Hinzu komme, dass bereits jetzt schon nicht nur Vereinsmitglieder, sondern auch eine nicht unerhebliche Zahl von Gläubigen die Moschee nutze, die weiter als 3 Kilometer von Germersheim entfernt wohnen.

Die geplante Moschee werde auch deutlich attraktiver, weil sie zwei Kuppeln und zwei Minarette erhalten soll. Es sei – auch unter Berücksichtigung des nachvollziehbaren Anliegens des Klägers, den Gläubigen künftig eine optisch ansprechende und komfortable Moschee bieten zu können – naheliegend, dass die erhebliche Steigerung der räumlichen Kapazität dazu führe, deutlich mehr Gläubigen als bisher einen angemessenen Raum für ihre religiöse Betätigung zu bieten.

Nur so erkläre sich auch die Bereitschaft des Klägers, als relativ kleiner Verein mit nur 491 Mitgliedern, Baukostenbis zu sieben Millionen Euro aufzuwenden.

Zu wenige Stellplätze

Ein weiteres Problem stelle das Stellplatzkonzept dar. Der Kläger plane die Einrichtung von insgesamt 66 Stellplätzen, von denen in der Zeit von 22 bis 23 Uhr nur 15 zugänglich sein sollen.

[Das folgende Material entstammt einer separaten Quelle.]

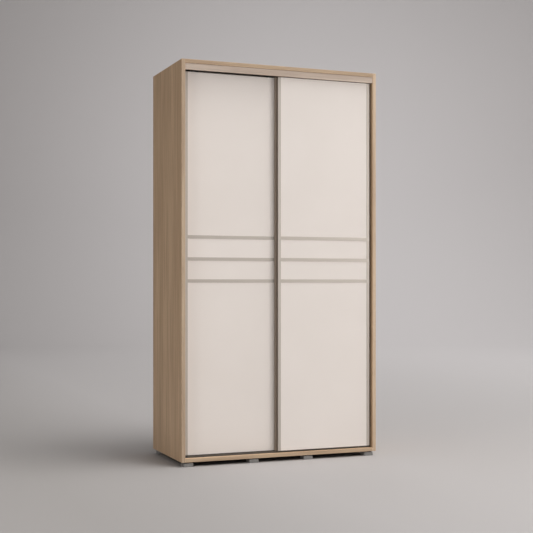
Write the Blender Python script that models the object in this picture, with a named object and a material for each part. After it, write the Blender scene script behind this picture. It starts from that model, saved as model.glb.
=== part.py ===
"""Two-door sliding wardrobe: laminate carcass, double track, framed doors on rollers, low feet.

Metres, +Z up.  The origin is on the floor under the middle of the footprint, the doors face -Y and
+X is to the right of someone who stands in front of them.
"""
import math

import bmesh
import bpy
import mathutils

# overall size
WIDTH = 1.250
DEPTH = 0.600
HEIGHT = 2.352
FOOT_HEIGHT = 0.027

# boards
BOARD = 0.022          # sides, top and bottom
INNER_BOARD = 0.018    # partition and shelves
BACK_SHEET = 0.003
BACK_SETBACK = 0.0005  # the back sheets stop this short of the outer faces and of each other
EDGE_ROUND = 0.0008    # edge banding
FIT = 0.0003           # gap between pieces that touch

# doors: depth is counted back from the front plane of the carcass
DOOR_THICK = 0.032
FRONT_DOOR_DEPTH = 0.0185
REAR_DOOR_DEPTH = 0.0560
DOOR_LOW = 0.060
DOOR_HIGH = 2.290
DOOR_SIDE_GAP = 0.002
DOOR_OVERLAP = 0.062
DOOR_CLEARANCE = 0.008  # behind the rear door

# door frame profiles
WALL = 0.0016
PANEL_THICK = 0.010
STILE_WIDTH = 0.030
GRIP_WIDTH = 0.012     # finger groove on the outer side of each stile
GRIP_DEPTH = 0.020
GRIP_CURL = 0.005      # how far the flange folds back along the finger groove
GROOVE_DEPTH = 0.0100  # how far a panel edge enters its groove
LIP = 0.009            # what shows of the top and bottom rails
TOP_LEG = 0.018
ROLLER_CHANNEL = 0.040 # height of the bottom rail behind the panel
STRIP_HEIGHT = 0.0185
STRIP_PITCH = 0.1283
MIDDLE_STRIP_HEIGHT = 1.2016

# tracks
FASCIA_HEIGHT = 0.0375
FASCIA_THICK = 0.012
FASCIA_RECESS = 0.0025
TRACK_DEPTH = 0.0150   # front edge of the top track
TRACK_WALL = 0.0015
TRACK_BASE = 0.002
TRACK_DROP = 0.030
JOINT_LINE = 0.001     # between the fascia and the board above it
RIB_HEIGHT = 0.0068
RIB_WIDTH = 0.003
RUN_MARGIN = 0.006     # from a door's front face to the edge of the bottom track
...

Hintergrund der Sperrung der Parkplätze in der Nachtzeit sei, dass ein vom Kläger beauftragtes Lärmschutzgutachten zu dem Ergebnis gekommen war, dass bei einem Vollbetrieb des Parkplatzes zur Nachtzeit die Höchstwerte für zulässige Lärmimmissionen im Wohngebiet überschritten würden.

Es dränge sich die Vermutung auf, dass zwar das Stellplatzkonzept im Bauantrag der Lärmproblematik angepasst worden sei, allerdings für den tatsächlichen Betrieb davon auszugehen sei, dass – jedenfalls im Fastenmonat Ramadan – auch zur Nachtzeit deutlich mehr als 15 Pkw die Moschee anfahren würden, da auch mit hohen Besucherzahlen zu rechnen sei.

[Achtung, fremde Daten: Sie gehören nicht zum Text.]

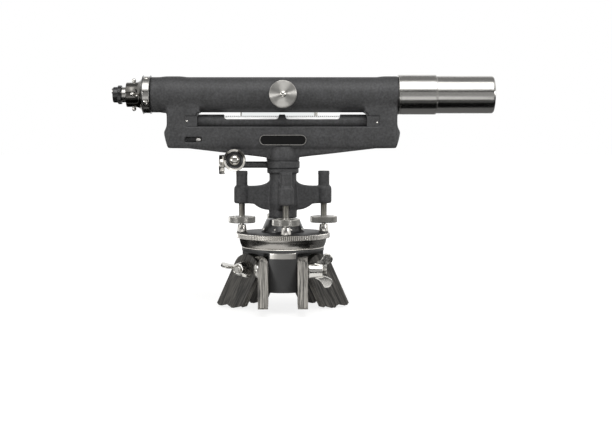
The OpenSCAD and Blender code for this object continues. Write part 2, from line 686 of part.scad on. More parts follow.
half_l = frame_l / 2;
barrel_back = half_l - frame_dx + back_over;
barrel_front = half_l + frame_dx + front_over;
slope_x = 109;
flat_x = 27;
frame_side = let (right = concat(
    [[half_l + 5, axis_z], [half_l + 5, axis_z - barrel_d / 2]],
    bez([half_l + 4, axis_z - barrel_d / 2], [half_l, axis_z - barrel_d / 2],
      [half_l, axis_z - barrel_d / 2 - 5], 6),
    bez([half_l, bar_top_z + 4], [half_l, bar_top_z - 1], [half_l + bulge * 0.85, bar_top_z - 5], 6),
    bez([half_l + bulge, bar_top_z - 7.4], [half_l + bulge * 0.7, bar_top_z - 14],
      [half_l - 0.4, bar_top_z - bar_h_end + 2.5], 6),
    bez([half_l - 1.1, bar_top_z - bar_h_end + 0.7], [half_l - 1.5, bar_top_z - bar_h_end],
      [half_l - 4, bar_top_z - bar_h_end], 4),
    [[slope_x, bar_top_z - bar_h_end - 0.3], [flat_x, bar_mid_z]],
    bez([hub_d / 2 + 5, bar_mid_z - 0.6], [hub_d / 2, bar_mid_z - 1],
      [hub_d / 2 - 0.5, bar_mid_z - 3], 5)))
  concat(right, mirrored(right));
bar_end = [[bar_t / 2, axis_z], [bar_t / 2, bar_top_z - 12],
  [bar_t / 2 - 0.8, bar_top_z - 18]];
bar_section = let (right = concat(bar_end,
    bez([bar_t / 2 - 1, bar_top_z - 19], [bar_t / 2 - 1.6, bar_top_z - bar_h_end + 1],
      [bar_foot_t / 2, bar_top_z - bar_h_end - 0.5], 6),
    [[bar_foot_t / 2 - 1.5, bar_mid_z - hub_h]]))
  concat(right, mirrored(right));
plan_r = 26;
bar_plan = let (c = half_l + bulge + 1 - plan_r, w = asin(bar_t / 2 / plan_r))
  concat(arc([c, 0], plan_r, -w, w, 12), arc([-c, 0], plan_r, 180 - w, 180 + w, 12));
module frame_blank() translate([frame_dx, 0, 0]) intersection() {
  plate_xz(frame_side, bar_t + 2);
  rotate([90, 0, 90]) linear_extrude(frame_l + 40, center = true) polygon(bar_section);
  translate([0, 0, hub_z]) linear_extrude(axis_z - hub_z) polygon(bar_plan);
}
slot_side = let (z = axis_z - barrel_d / 2, r = 4,
    right = concat([[slot_l / 2, bar_top_z]], [[slot_l / 2, z - r]],
      arc([slot_l / 2 - r, z - r], r, 0, 90, 6), [[slot_l / 2 - r, axis_z + 1]]))
  concat(right, mirrored(right));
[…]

Der durch den Parksuchverkehr verursachte Lärm sei baurechtlich der Moschee zuzurechnen, weil er von ihr ausgelöst werde. Hinzu komme, dass auch schon jetzt, wo nur die kleinere Moschee betrieben werde, regelmäßig problematische Situationen aufgrund von parkenden Pkw (die teilweise auch verkehrswidrig abgestellt würden) in dem Wohngebiet entstünden.

Gegen das Urteil kann innerhalb eines Monats nach Zustellung Antrag auf Zulassung der Berufung zum Oberverwaltungsgericht Rheinland-Pfalz eingelegt werden.